Commercially made metal toy soldiers date back to the late 18th century, when German tinsmiths began casting two-dimensional or “flat” figures of the sort immortalized by Hans Christian Andersen in “The Steadfast Tin Soldier.” European firms went on to develop sturdier, solid-cast three-dimensional figures of lead alloy, and, in the 1890s, an English toy-maker named William Britain revolutionized the field with a line of less costly hollow-cast toy troops. However, it wasn’t until the 1930s that the United States developed a uniquely American toy soldier. Sold mainly in the five-and-dime stores, especially the F. W. Woolworth chain, they came to be known as dime-store soldiers.

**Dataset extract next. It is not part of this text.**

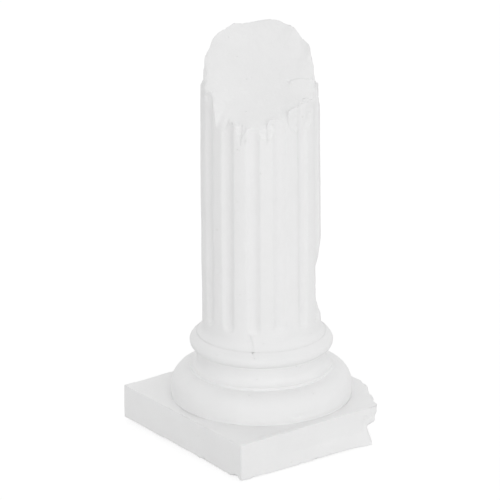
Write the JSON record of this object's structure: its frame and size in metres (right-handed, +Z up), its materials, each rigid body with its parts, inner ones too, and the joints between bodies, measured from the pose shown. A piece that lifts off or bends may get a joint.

Rugged and robust, the dime-store doughboys stood 3¼ inches high—a head taller than most of their European counterparts. They were simple and functional, and only rarely did the companies that produced them venture beyond the drab khaki uniform of the twentieth-century combat infantryman. But the dime-store doughboys made up for their homogenous hue with a vitality found in few other toy soldiers. Until recently dime-store figures were disdained by collectors, who preferred more sophisticated European types. Now, after decades of neglect, they not only have found a following among toy-soldier collectors but are being appreciated by a wider audience as a kind of twentieth-century folk art.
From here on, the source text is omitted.